We’ve even spent so much time in our minds that we convince ourselves to trust our projections over any reality. We’ll tell ourselves it’s pointless to keep going forward because we’ve already imagined nothing working out. Or we’ll tell ourselves we better protect ourselves because we can imagine getting hurt.
And, all the while, we never try enough to actually know.
As much as I love living in my visions, I’ve spent the last several years learning about how much richer it is to take continual action on those visions. Even when it feels impossible or an absolute certainty that I’ll fail.
Because, even when I do fail—and believe me, I’ve failed a lot—it’s still real now. Still embodied, grounded, manifested, collapsed. And I can do something with it. I can react to it. I can share it with others.
And it makes room for new visions to come forward.
Sometimes, I think I’m just taking action on one vision to make space for bigger ones to come through. And that’s okay. Because, all the while, I’m learning so much. And embodying more of my genius. And getting ready to hold bigger visions.
It’s not an either/or. It’s not a this–or-that. I don’t have to choose between visions and action. We visionaries are blessed with big visions. They aren’t going anywhere. But hoarding them for ourselves never lets the world benefit.
I can trust that I’m a visionary. And, even when I “fail,” more visions will come.
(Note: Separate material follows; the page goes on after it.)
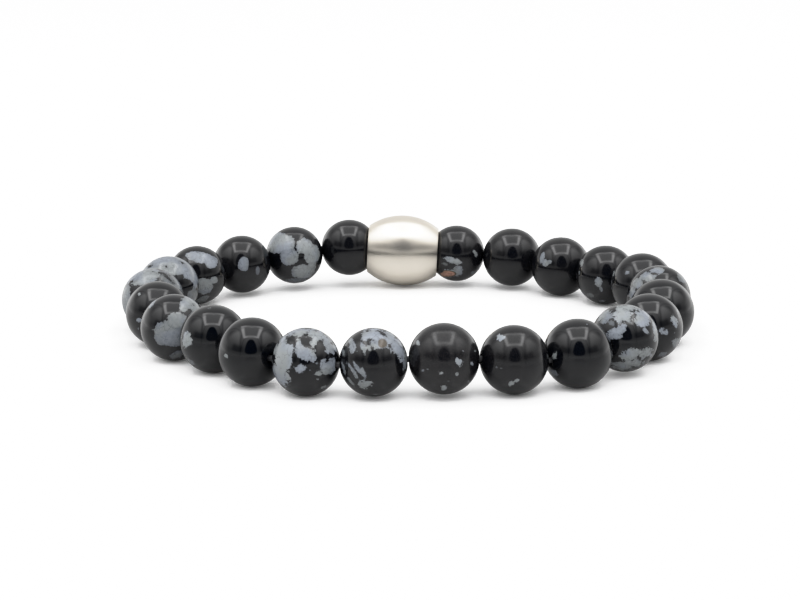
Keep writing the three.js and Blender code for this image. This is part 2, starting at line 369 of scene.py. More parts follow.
# Diameter in mm, how the far side looks, and the flakes seen from the front: mm to the right of the
# bead's middle and above it, half width, half height, turn in degrees, and tone. A flake may be cut by
# a later one of tone 0, which is glass.
BEADS = {
    1: (7.8, "plain", []),
    2: (7.9, "full", [
        (-2.3, 1.7, 1.6, 1.5, 10, 0.8), (-0.7, -0.2, 1.3, 1.3, 0, 0.74), (-1.0, 1.6, 1.1, 1.2, 0, 0.85),
        (1.4, 1.2, 1.25, 1.1, 0, 0.9), (2.4, 0.1, 1.1, 1.5, 0, 0.85), (1.1, -2.3, 1.6, 1.0, 0, 0.85),
        (2.4, -1.5, 0.6, 0.6, 0, 0.8), (-3.0, -2.8, 0.6, 0.3, -40, 0.5), (0.4, -3.6, 1.6, 0.45, 0, 0.4),
        (0.2, 2.6, 0.5, 0.35, 0, 0),
    ]),
    3: (7.9, "full", [(0.2, 0.0, 0.78, 1.0, 0, 0.75), (2.15, -0.9, 0.3, 0.65, 0, 0.4)]),
    4: (7.9, "full", [
        (0.4, 2.35, 1.9, 0.75, -8, 0.85), (1.9, 1.7, 0.85, 0.85, 0, 0.85),
        (0.9, -1.5, 1.25, 1.1, 0, 0.7), (2.3, -0.7, 0.5, 0.5, 0, 0.75), (0.7, -3.3, 1.0, 0.4, 25, 0.5),
        (-2.6, 0.5, 1.4, 1.8, 20, 0.8),
    ]),
    5: (8.0, "full", [
        (0.2, 2.7, 3.4, 1.3, 0, 0.8), (2.9, 1.2, 1.0, 1.6, 10, 0.8), (3.1, -1.3, 0.7, 1.2, 0, 0.45),
        (-3.0, 1.2, 1.0, 1.4, 0, 0.8), (2.3, 0.2, 1.0, 0.75, -25, 0), (-0.3, 2.6, 0.14, 0.14, 0, 0),
        (-2.5, 2.65, 0.35, 0.12, 10, 0), (1.7, 3.1, 0.3, 0.1, -30, 0),
    ]),
    6: (8.0, "full", [
        (-1.2, 2.9, 2.3, 1.0, 12, 0.85), (2.2, 2.6, 1.6, 0.8, -35, 0.45), (-3.5, 0.4, 0.7, 2.8, 0, 0.8),
        (1.2, 3.3, 0.9, 0.16, -15, 0), (-2.8, 2.2, 0.5, 0.12, 30, 0), (3.1, 1.5, 0.6, 1.4, 20, 0.6),
        (2.3, 2.4, 0.8, 0.12, -38, 0),
    ]),
    7: (8.0, "sparse", [
        (-2.3, 2.35, 0.24, 0.18, 0, 1.1), (-2.35, -0.85, 0.35, 0.22, -15, 1.0),
        (-2.4, -1.9, 0.14, 0.14, 0, 0.8),
    ]),
    8: (8.1, "full", [
        (-1.0, -0.7, 1.45, 1.55, 0, 0.64), (0.3, 0.8, 1.2, 1.05, 20, 0.72),
        (0.1, -1.1, 1.0, 1.3, -10, 0.6), (2.0, 3.0, 1.1, 0.8, -25, 0.85),
        (1.2, 2.45, 0.6, 0.6, 0, 0.85), (2.7, 1.9, 0.6, 1.0, 20, 0.8),
        (-2.65, 2.8, 0.2, 0.65, -38, 0.75), (0.3, -3.3, 1.0, 0.42, 22, 0.5),
        (-2.55, -0.3, 0.14, 0.12, 0, 0.6), (2.3, 2.75, 0.14, 0.1, 0, 0),
    ]),
    9: (8.1, "sparse", [
        (-3.1, -0.1, 0.58, 0.95, -4, 1.05), (-0.5, 3.6, 0.18, 0.07, 0, 0.9),
        (-2.6, -2.75, 0.5, 0.2, -38, 0.5),
    ]),
    10: (8.0, "full", [(-2.95, -0.45, 0.2, 0.24, 0, 0.9), (-1.4, -1.2, 0.08, 0.08, 0, 0.4)]),
    11: (7.8, "full", [
        (-2.5, 1.3, 1.15, 1.1, 0, 1.1), (-2.5, -0.1, 1.1, 0.95, 0, 1.2),
        (-2.9, -1.4, 0.75, 1.5, 24, 1.15), (-2.5, 2.5, 0.7, 0.6, 38, 0.95),
        (-0.85, 3.3, 1.3, 0.45, 5, 0.95), (1.3, 3.0, 1.3, 0.6, -8, 1.0),
        (2.4, 2.3, 0.6, 0.45, -30, 0.95), (-0.85, 2.1, 0.32, 0.8, 0, 0.95),
        (0.85, 2.2, 0.38, 0.7, 0, 0.95), (-0.1, 1.0, 1.1, 0.9, -15, 0.86),
        (0.75, 0.35, 0.5, 0.45, -30, 0.85), (2.75, 1.5, 0.75, 0.65, 0, 0.95),
        (2.65, -0.3, 1.0, 0.75, 0, 0.9), (2.2, -1.0, 0.8, 0.5, -20, 0.85),
        (1.45, -1.35, 0.42, 0.36, 0, 0.9), (-0.62, -0.78, 0.5, 0.45, 10, 1.0),
        (1.25, -1.95, 0.22, 0.12, -20, 0.8), (2.1, -2.85, 0.5, 0.17, 15, 0.7),
        (0.5, -0.95, 0.1, 0.08, 0, 0.6), (1.2, -0.15, 0.2, 0.1, 0, 0.7), (-1.74, 2.5, 0.52, 0.5, 0, 0),
        (0.05, 2.45, 0.55, 0.45, 0, 0), (1.65, 1.6, 0.62, 0.5, 0, 0), (-1.3, 1.0, 0.1, 0.9, 0, 0),
        (3.0, 0.5, 0.7, 0.16, 0, 0),
    ]),
    12: (7.8, "full", [
        (0.35, 3.1, 1.3, 0.7, 0, 0.95), (-0.9, 2.9, 0.45, 0.7, -10, 0.9),
        (1.7, 2.7, 0.8, 0.9, 20, 0.95), (2.75, 1.5, 0.7, 1.5, 27, 0.95),
        (3.5, -0.2, 0.26, 0.85, -8, 0.8), (0.5, 2.0, 0.95, 0.5, 0, 0.9), (1.0, 2.1, 0.62, 0.6, 0, 0.9),
        (-2.35, 1.7, 0.4, 0.8, 8, 0.9), (-1.15, 1.6, 0.3, 0.8, 16, 0.9),
        (-0.5, 1.6, 0.22, 0.5, 30, 0.8), (-2.35, -0.9, 0.2, 1.15, 34, 0.85),
        (-1.75, -0.75, 0.2, 1.05, 32, 0.9), (-1.2, -1.1, 0.24, 0.75, 30, 0.85),
        (-2.5, -2.25, 0.16, 0.6, 36, 0.8), (-3.35, -0.7, 0.13, 0.7, 16, 0.7),
        (-1.05, -2.45, 0.85, 0.45, 8, 0.9), (0.2, -3.6, 1.0, 0.1, 2, 0.6),
        (-3.4, 1.1, 0.14, 0.5, 10, 0.6), (-1.72, 2.3, 0.25, 0.8, 5, 0), (0.9, 3.35, 0.3, 0.1, -30, 0),
    ]),
    13: (8.1, "specks", [
        (-2.9, 1.75, 0.22, 0.28, 20, 1.1), (1.65, -0.45, 0.45, 0.4, -20, 1.25),
        (3.1, -0.6, 0.2, 0.3, 30, 1.0), (-0.35, -1.6, 0.34, 0.2, -15, 1.2),
        (1.45, -1.7, 0.17, 0.2, 0, 1.0), (0.0, -3.25, 0.38, 0.24, -15, 1.6),
        (-2.35, -1.35, 0.18, 0.11, -20, 0.7), (-1.85, -1.2, 0.13, 0.1, 0, 0.65),
        (2.75, -2.55, 0.14, 0.1, 30, 0.8), (2.1, 0.8, 0.09, 0.08, 0, 0.6),
        (3.5, 0.85, 0.07, 0.07, 0, 0.7), (0.5, -2.5, 0.09, 0.09, 0, 0.4),
    ]),
    14: (7.9, "sparse", [
        (-1.5, 2.5, 0.52, 0.34, 14, 1.25), (-0.3, -2.7, 0.5, 0.2, 32, 1.0),
        (0.3, -2.35, 0.34, 0.16, 22, 1.0), (0.5, -3.0, 0.24, 0.08, 0, 0.4),
        (-1.95, -0.9, 0.15, 0.09, 0, 0.4), (-1.45, -0.95, 0.13, 0.14, 0, 0.4),
    ]),
    15: (8.0, "specks", [
        (-2.6, -0.3, 0.24, 0.5, 0, 0.85), (-2.75, -2.2, 0.5, 0.3, -32, 0.7),
        (1.1, 3.35, 0.09, 0.05, 0, 0.8),
    ]),
    16: (7.9, "full", [
        (-0.2, 2.7, 1.15, 0.95, 0, 0.95), (-2.3, 2.6, 0.9, 0.8, 20, 0.75),
        (2.1, 2.35, 0.95, 1.05, 0, 0.95), (0.6, 3.5, 1.4, 0.35, -5, 0.9),
        (-0.9, 0.8, 1.3, 0.55, 26, 0.9), (-1.1, 0.15, 0.9, 0.35, 0, 0.85),
        (2.4, 0.85, 0.22, 0.48, 38, 0.9), (3.55, 0.9, 0.32, 1.8, 6, 0.75),
        (1.2, -1.95, 1.6, 0.8, 12, 0.85), (2.6, -1.6, 0.6, 0.6, 0, 0.85),
        (-0.3, -3.3, 1.4, 0.5, -5, 0.75), (0.9, -2.9, 1.2, 0.5, 0, 0.8),
        (-1.5, 1.75, 0.35, 0.3, 0, 0.3), (1.5, 3.15, 0.1, 0.25, -20, 0), (1.65, -2.1, 0.12, 0.12, 0, 0),
        (0.95, 2.6, 0.12, 0.9, -12, 0),
    ]),
    17: (8.1, "specks", [
        (1.65, -0.45, 0.62, 0.4, -22, 1.0), (1.75, -0.4, 0.12, 0.12, 0, 0),
        (3.0, 0.6, 0.34, 0.72, 16, 1.0), (3.5, 1.4, 0.1, 0.5, 14, 0.9),
        (3.05, -0.75, 0.11, 0.11, 0, 0.7), (3.3, -1.8, 0.5, 0.6, 0, 0.7),
        (1.6, -3.25, 0.6, 0.3, 20, 0.6),
    ]),
    18: (8.1, "sparse", []),
    19: (8.2, "full", [
        (-0.2, 3.35, 0.95, 0.5, 5, 0.85), (-1.3, 2.7, 1.1, 0.6, 15, 0.8),
        (-2.6, 1.8, 0.6, 0.8, -20, 0.8), (2.9, 2.6, 0.5, 0.8, 30, 0.45), (-0.5, 3.0, 0.3, 0.12, 0, 0),
        (-3.3, 0.6, 0.4, 0.9, -10, 0.7),
    ]),
    20: (8.2, "full", [(-1.9, 1.5, 0.3, 0.3, 0, 0.7), (-3.7, 1.4, 0.22, 0.42, -15, 0.8)]),
    21: (7.9, "sparse", [
        (-0.95, -0.95, 0.52, 0.72, 5, 0.85), (-0.6, -1.9, 0.22, 0.45, 20, 0.75),
        (-3.2, 1.6, 0.28, 0.5, -10, 0.75), (-3.5, 0.3, 0.14, 0.28, 0, 0.6),
        (-2.0, -2.7, 0.55, 0.28, -20, 0.4), (-0.45, -3.5, 0.42, 0.14, 0, 0.5),
    ]),
    22: (8.0, "full", [
        (-2.1, 0.5, 0.45, 0.55, 0, 0.8), (-2.5, 1.2, 0.32, 0.75, -14, 0.8),
        (-1.55, 0.6, 0.35, 0.28, 0, 0.75),
    ]),
    23: (8.0, "sparse", []),
    24: (7.8, "specks", [
        (-0.5, -1.0, 1.35, 0.42, -16, 1.05), (0.1, -1.35, 0.4, 0.3, 0, 0.8),
        (-1.1, -2.8, 1.2, 0.55, 8, 0.85), (0.25, -2.4, 0.65, 0.75, 10, 0.75),
        (-1.6, -1.5, 0.5, 0.22, -20, 0.35), (2.6, 0.0, 0.26, 0.65, 25, 0.9),
        (2.3, -2.7, 0.3, 0.3, 0, 0.4),
    ]),
}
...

So my job is to clear the pipeline and keep creating. Keep sharing when I feel inspired. Even when I’m scared. Even when my imagination tells me I’ve already failed.
Maybe it’s the unglamorous part of being a visionary. Of course, the glamor is all in seeing the big, glorious vision. And then we just have to do things like write e-mails and plan logistics, and it all seems a little bit tedious. And we might want to get right back to the seduction of the vision.
But there’s a big difference between being in lust with our vision and being in love with our vision. And love always chooses it all—even the tedious things.
Love shows up even when it’s hard to. Or scary to. Or boring to.
Love isn’t just the day of my wedding. Or even the day of my engagement. It’s all the little stuff. It’s doing dishes and laundry and cleaning the house. It’s the everyday actions that make that hopeful vision of a relationship into a reality.
It’s loving the vision so much and realizing that I deserve this. Every moment of it. Even the less glamorous parts. Just like I deserve to love every part of myself. Because every part of me is a genius.
Love isn’t about staying where we know we won’t get hurt. It’s about acknowledging that we may very well get hurt but risking it anyway. Because it’s worth it. To feel something that real is worth it.
And the things we love—the real visions—make us want to risk it all. Taking action anyway. Just to feel something that real.
It’s safer to stay in our minds. And we visionaries have done that for a long, long time. Our minds, our imaginations, our visions, even our anxieties and worries—these have been places we’ve known well.
We can convince ourselves that they’re more real than any action we could ever take. We can convince ourselves we know how this will end, so we don’t even need to take that action.
But that’s kind of like me imagining a whole story of how Garrett would have reacted to me telling him that I love him but never actually doing it.
It was a risk—a huge risk. For something that real. And I had every chance of failure. But it was worth it anyway.
We visionaries are so gifted at seeing into the darkness and pulling forward possibilities that others can’t yet see. Imagine what could happen if we actually made that a reality. And then take action.
Because a visionary who takes action is such a dangerous combination, they just might go and change the world.
Questions for Reflection:
*Answer in a journal, in the comments right here, or take it over to the Sacred Branding® Facebook group where we can support one another:
Do you ever catch yourself living in your mind?
— Do you ever catch yourself daydreaming? Or getting really, really excited about new possibilities? Or seeing a new idea and immediately imagining what could happen and where this could take you?
— Do you sometimes project into worry or anxiety and just know how this one will turn out? Do you sometimes feel you don’t even need to take more action because you already see where this is going? Does it feel easier or more appealing to just get excited about a new possibilities?
— What if you are absolutely a visionary, and you have a heightened ability to see possibilities? What if, sometimes, your reliance on those possibilities has stopped you from taking action to make it a reality? What if choosing action is about loving the full vision and wanted to make it real—not just lusting after how good the possibility feels? What if taking action may be the bigger gamble, but you are worth it?